-- Given data --
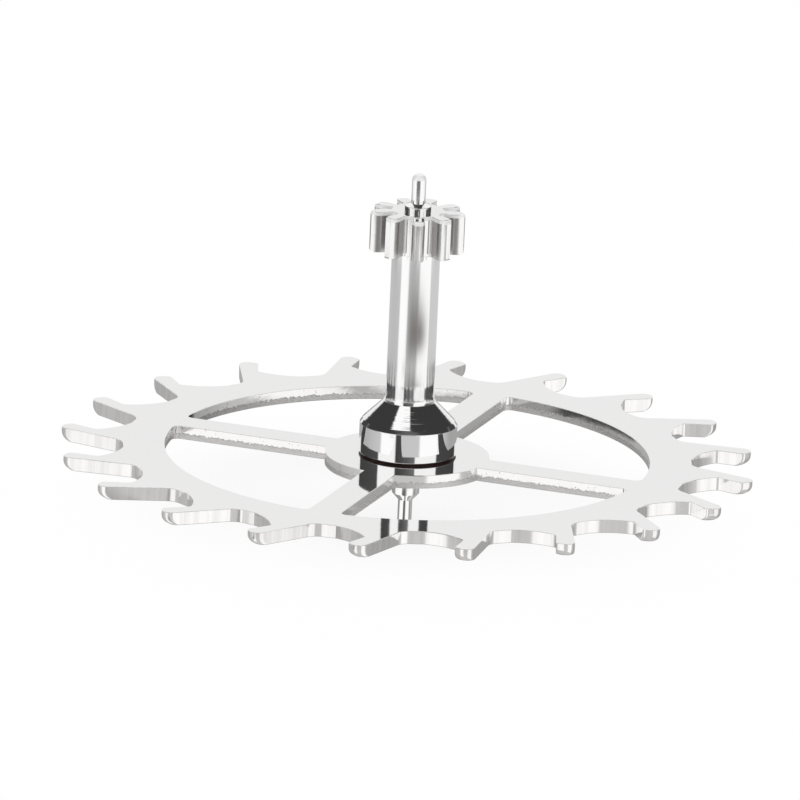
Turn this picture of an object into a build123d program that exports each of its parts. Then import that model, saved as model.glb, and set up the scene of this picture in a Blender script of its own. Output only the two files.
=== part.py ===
from build123d import *
import os
from math import cos, hypot, radians, sin

# Lengths are in millimetres and angles in degrees.
# The origin is the tip of the lower pivot, +Z runs up the arbor and +X lies along one arm.

# Club teeth of the wheel: drops inwards from the heel, and leads in degrees clockwise from the tip
tooth_count = 20
tip_behind_arm = 5.3
heel_radius = 2.76
heel_lead = 0.28
toe_drop = 0.13
toe_lead = 2.55
locking_drop = 0.2
locking_end_lead = 0.2
gullet_drop = 0.138
gullet_lead = 2.7
floor_drop = 0.092
gullet_end_lead = 7.0
trailing_foot_lag = 6.6
heel_rounding = 0.07
locking_rounding = 0.035
trailing_fillet = 0.12
impulse_land = 0.036
impulse_bevel_depth = 0.06
bevel_overreach = 0.03
toe_radius = heel_radius - toe_drop
locking_end_radius = toe_radius - locking_drop
gullet_radius = locking_end_radius - gullet_drop
root_radius = gullet_radius - floor_drop

# Radii of the arbor, each stepped from the one that it stands on
pivot_radius = 0.055
pivot_rounding = 0.045
shoulder_step = 0.051
seat_step = 0.044
foot_step = 0.045
shaft_relief = 0.008
shoulder_radius = pivot_radius + shoulder_step
seat_radius = shoulder_radius + seat_step
foot_radius = seat_radius + foot_step
shaft_radius = foot_radius - shaft_relief

# Leaves of the pinion
leaf_count = 9
leaf_phase = 11.5
leaf_height = 0.324
leaf_root_step = 0.015
leaf_dedendum = 0.088
leaf_addendum = 0.079
leaf_half_thickness = 0.05
leaf_tip_flat = 0.02
leaf_top_rounding = 0.03
leaf_bottom_rounding = 0.018
leaf_root_radius = shaft_radius + leaf_root_step
leaf_pitch_radius = leaf_root_radius + leaf_dedendum
leaf_tip_radius = leaf_pitch_radius + leaf_addendum

# Collet that carries the plate, pressed on the seat of the arbor
collet_top_land = 0.006
collet_cone_width = 0.155
collet_chamfer = 0.022
collet_wall_height = 0.246
collet_chamfer_height = 0.031
collet_cone_height = 0.152
collet_foot_groove = 0.02
spigot_wall = 0.09
rivet_lip_width = 0.035
rivet_lip_thickness = 0.03
collet_top_radius = foot_radius + collet_top_land
cone_foot_radius = collet_top_radius + collet_cone_width
collet_radius = cone_foot_radius + collet_chamfer
spigot_radius = seat_radius + spigot_wall
rivet_lip_radius = spigot_radius + rivet_lip_width

# Plate of the wheel
plate_thickness = 0.105
rim_width = 0.323
boss_land = 0.257
arm_count = 4
arm_half_width = 0.13
arm_fillet = 0.055
rim_inner_radius = root_radius - rim_width
boss_radius = collet_radius + boss_land

# Lengths along the axis
lower_pivot_length = 0.235
lower_cone_height = 0.057
lower_shoulder_height = 0.178
foot_height = 0.3
shaft_height = 0.902
upper_shoulder_height = 0.057
upper_cone_height = 0.02
top_pivot_length = 0.233

# Levels up the axis that the pieces share
lip_bottom = lower_pivot_length + lower_cone_height + lower_shoulder_height
plate_bottom = lip_bottom + rivet_lip_thickness
plate_top = plate_bottom + plate_thickness
wall_top = plate_top + collet_wall_height
cone_foot = wall_top + collet_chamfer_height
collet_top = cone_foot + collet_cone_height
leaves_bottom = collet_top + foot_height + shaft_height
leaves_top = leaves_bottom + leaf_height


def on_circle(radius, angle):
    """A plan point at this radius, the angle counted anticlockwise from +X."""
    return (radius * cos(radians(angle)), radius * sin(radians(angle)))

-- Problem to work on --
Copy out every line that includes the word "this".

-- Task output --
Turn this picture of an object into a build123d program that exports each of its parts. Then import that model, saved as model.glb, and set up the scene of this picture in a Blender script of its own. Output only the two files.
    """A plan point at this radius, the angle counted anticlockwise from +X."""